WHAT TO WORK ON
Write out the listing in full, matching it word for word.

——

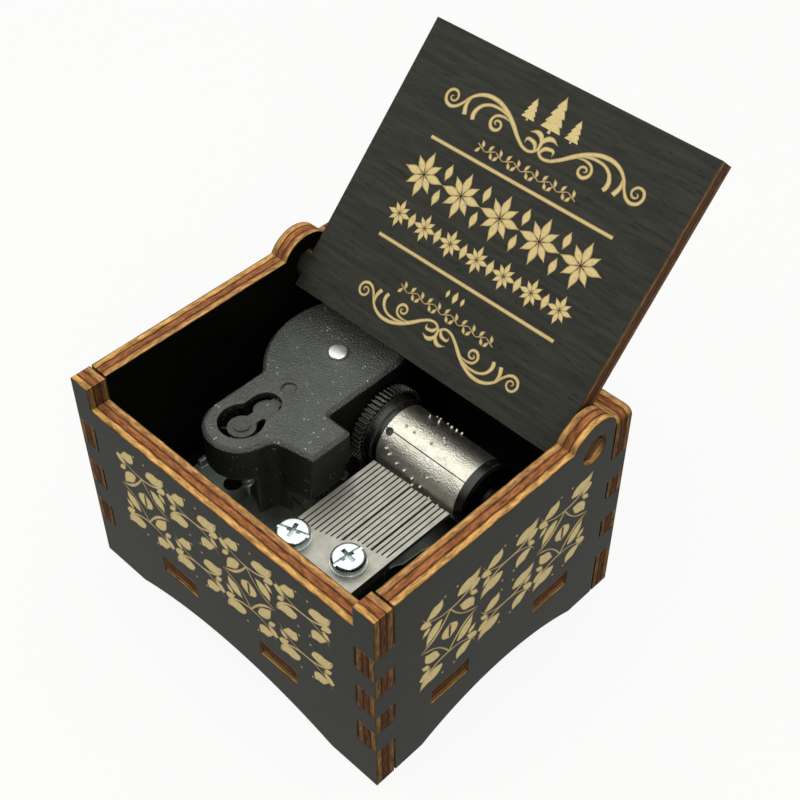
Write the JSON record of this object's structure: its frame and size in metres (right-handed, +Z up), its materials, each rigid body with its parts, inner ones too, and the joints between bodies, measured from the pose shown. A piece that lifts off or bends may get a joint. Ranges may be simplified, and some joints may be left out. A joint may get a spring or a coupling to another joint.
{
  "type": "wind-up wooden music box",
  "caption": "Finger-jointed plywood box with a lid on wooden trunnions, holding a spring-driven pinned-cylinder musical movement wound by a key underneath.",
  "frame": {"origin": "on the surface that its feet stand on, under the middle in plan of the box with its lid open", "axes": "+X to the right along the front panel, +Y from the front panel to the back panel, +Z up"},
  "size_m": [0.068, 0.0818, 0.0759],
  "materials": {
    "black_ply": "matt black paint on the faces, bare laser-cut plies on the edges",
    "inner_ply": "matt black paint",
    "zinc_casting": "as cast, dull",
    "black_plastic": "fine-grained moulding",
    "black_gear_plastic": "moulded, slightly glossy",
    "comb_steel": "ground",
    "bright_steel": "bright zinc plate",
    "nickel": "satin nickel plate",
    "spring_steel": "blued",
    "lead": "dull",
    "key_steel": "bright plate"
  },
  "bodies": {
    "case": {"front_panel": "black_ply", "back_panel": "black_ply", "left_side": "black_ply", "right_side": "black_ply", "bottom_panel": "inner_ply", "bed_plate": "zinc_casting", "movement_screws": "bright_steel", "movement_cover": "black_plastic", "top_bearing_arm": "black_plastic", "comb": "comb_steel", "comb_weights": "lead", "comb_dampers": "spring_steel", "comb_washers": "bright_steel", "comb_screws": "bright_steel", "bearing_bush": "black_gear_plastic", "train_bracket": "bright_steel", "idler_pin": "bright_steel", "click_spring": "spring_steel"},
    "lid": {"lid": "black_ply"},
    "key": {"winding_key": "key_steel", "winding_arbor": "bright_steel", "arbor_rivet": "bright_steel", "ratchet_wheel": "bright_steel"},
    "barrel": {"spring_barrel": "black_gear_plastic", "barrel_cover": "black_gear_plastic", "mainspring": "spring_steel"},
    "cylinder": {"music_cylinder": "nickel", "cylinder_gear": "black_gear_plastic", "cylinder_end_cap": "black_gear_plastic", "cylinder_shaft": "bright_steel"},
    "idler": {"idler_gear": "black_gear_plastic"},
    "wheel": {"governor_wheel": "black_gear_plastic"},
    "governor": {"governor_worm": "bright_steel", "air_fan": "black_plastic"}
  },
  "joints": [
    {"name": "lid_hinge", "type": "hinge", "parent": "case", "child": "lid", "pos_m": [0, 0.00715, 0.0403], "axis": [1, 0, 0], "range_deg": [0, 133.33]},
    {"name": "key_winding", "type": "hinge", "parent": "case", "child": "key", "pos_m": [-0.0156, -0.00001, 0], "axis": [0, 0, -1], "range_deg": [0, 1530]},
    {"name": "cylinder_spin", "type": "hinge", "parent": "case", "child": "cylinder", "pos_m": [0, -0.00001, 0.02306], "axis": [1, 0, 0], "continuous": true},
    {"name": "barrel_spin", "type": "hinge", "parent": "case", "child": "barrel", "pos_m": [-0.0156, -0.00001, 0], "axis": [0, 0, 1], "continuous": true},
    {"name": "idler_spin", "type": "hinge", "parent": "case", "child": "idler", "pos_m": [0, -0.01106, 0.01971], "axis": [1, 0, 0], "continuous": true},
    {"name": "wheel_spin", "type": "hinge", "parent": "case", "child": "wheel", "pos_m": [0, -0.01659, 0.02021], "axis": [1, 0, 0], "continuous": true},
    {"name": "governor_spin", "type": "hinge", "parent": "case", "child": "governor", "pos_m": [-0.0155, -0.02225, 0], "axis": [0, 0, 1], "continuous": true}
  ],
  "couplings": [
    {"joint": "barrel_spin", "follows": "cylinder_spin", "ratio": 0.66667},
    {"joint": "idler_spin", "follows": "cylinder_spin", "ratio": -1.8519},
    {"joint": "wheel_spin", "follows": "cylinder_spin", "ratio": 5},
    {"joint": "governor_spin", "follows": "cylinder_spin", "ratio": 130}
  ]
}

——

EXPECTED ANSWER
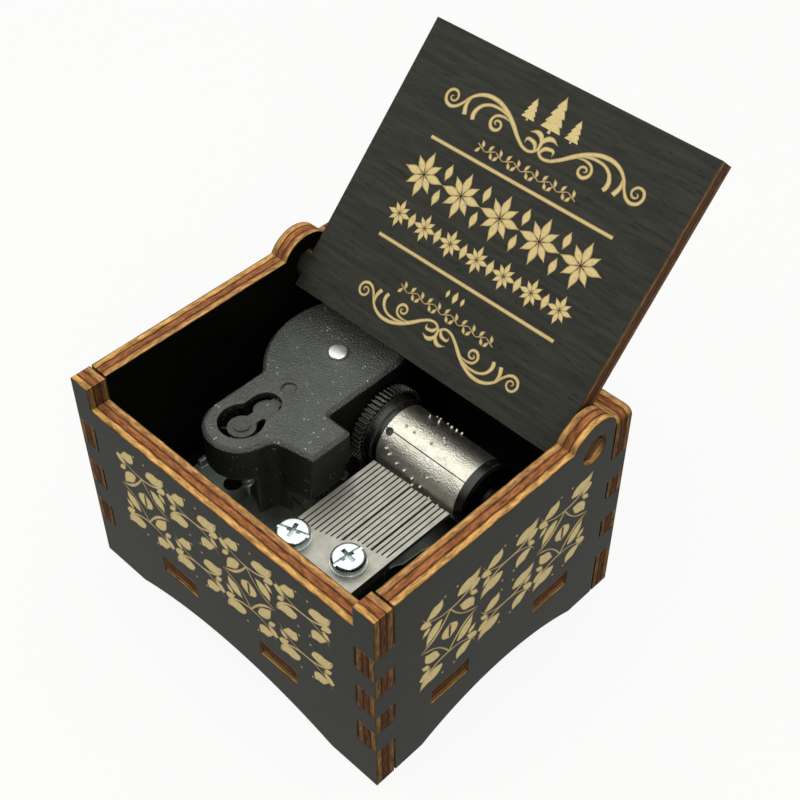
Write the JSON record of this object's structure: its frame and size in metres (right-handed, +Z up), its materials, each rigid body with its parts, inner ones too, and the joints between bodies, measured from the pose shown. A piece that lifts off or bends may get a joint. Ranges may be simplified, and some joints may be left out. A joint may get a spring or a coupling to another joint.
{
  "type": "wind-up wooden music box",
  "caption": "Finger-jointed plywood box with a lid on wooden trunnions, holding a spring-driven pinned-cylinder musical movement wound by a key underneath.",
  "frame": {"origin": "on the surface that its feet stand on, under the middle in plan of the box with its lid open", "axes": "+X to the right along the front panel, +Y from the front panel to the back panel, +Z up"},
  "size_m": [0.068, 0.0818, 0.0759],
  "materials": {
    "black_ply": "matt black paint on the faces, bare laser-cut plies on the edges",
    "inner_ply": "matt black paint",
    "zinc_casting": "as cast, dull",
    "black_plastic": "fine-grained moulding",
    "black_gear_plastic": "moulded, slightly glossy",
    "comb_steel": "ground",
    "bright_steel": "bright zinc plate",
    "nickel": "satin nickel plate",
    "spring_steel": "blued",
    "lead": "dull",
    "key_steel": "bright plate"
  },
  "bodies": {
    "case": {"front_panel": "black_ply", "back_panel": "black_ply", "left_side": "black_ply", "right_side": "black_ply", "bottom_panel": "inner_ply", "bed_plate": "zinc_casting", "movement_screws": "bright_steel", "movement_cover": "black_plastic", "top_bearing_arm": "black_plastic", "comb": "comb_steel", "comb_weights": "lead", "comb_dampers": "spring_steel", "comb_washers": "bright_steel", "comb_screws": "bright_steel", "bearing_bush": "black_gear_plastic", "train_bracket": "bright_steel", "idler_pin": "bright_steel", "click_spring": "spring_steel"},
    "lid": {"lid": "black_ply"},
    "key": {"winding_key": "key_steel", "winding_arbor": "bright_steel", "arbor_rivet": "bright_steel", "ratchet_wheel": "bright_steel"},
    "barrel": {"spring_barrel": "black_gear_plastic", "barrel_cover": "black_gear_plastic", "mainspring": "spring_steel"},
    "cylinder": {"music_cylinder": "nickel", "cylinder_gear": "black_gear_plastic", "cylinder_end_cap": "black_gear_plastic", "cylinder_shaft": "bright_steel"},
    "idler": {"idler_gear": "black_gear_plastic"},
    "wheel": {"governor_wheel": "black_gear_plastic"},
    "governor": {"governor_worm": "bright_steel", "air_fan": "black_plastic"}
  },
  "joints": [
    {"name": "lid_hinge", "type": "hinge", "parent": "case", "child": "lid", "pos_m": [0, 0.00715, 0.0403], "axis": [1, 0, 0], "range_deg": [0, 133.33]},
    {"name": "key_winding", "type": "hinge", "parent": "case", "child": "key", "pos_m": [-0.0156, -0.00001, 0], "axis": [0, 0, -1], "range_deg": [0, 1530]},
    {"name": "cylinder_spin", "type": "hinge", "parent": "case", "child": "cylinder", "pos_m": [0, -0.00001, 0.02306], "axis": [1, 0, 0], "continuous": true},
    {"name": "barrel_spin", "type": "hinge", "parent": "case", "child": "barrel", "pos_m": [-0.0156, -0.00001, 0], "axis": [0, 0, 1], "continuous": true},
    {"name": "idler_spin", "type": "hinge", "parent": "case", "child": "idler", "pos_m": [0, -0.01106, 0.01971], "axis": [1, 0, 0], "continuous": true},
    {"name": "wheel_spin", "type": "hinge", "parent": "case", "child": "wheel", "pos_m": [0, -0.01659, 0.02021], "axis": [1, 0, 0], "continuous": true},
    {"name": "governor_spin", "type": "hinge", "parent": "case", "child": "governor", "pos_m": [-0.0155, -0.02225, 0], "axis": [0, 0, 1], "continuous": true}
  ],
  "couplings": [
    {"joint": "barrel_spin", "follows": "cylinder_spin", "ratio": 0.66667},
    {"joint": "idler_spin", "follows": "cylinder_spin", "ratio": -1.8519},
    {"joint": "wheel_spin", "follows": "cylinder_spin", "ratio": 5},
    {"joint": "governor_spin", "follows": "cylinder_spin", "ratio": 130}
  ]
}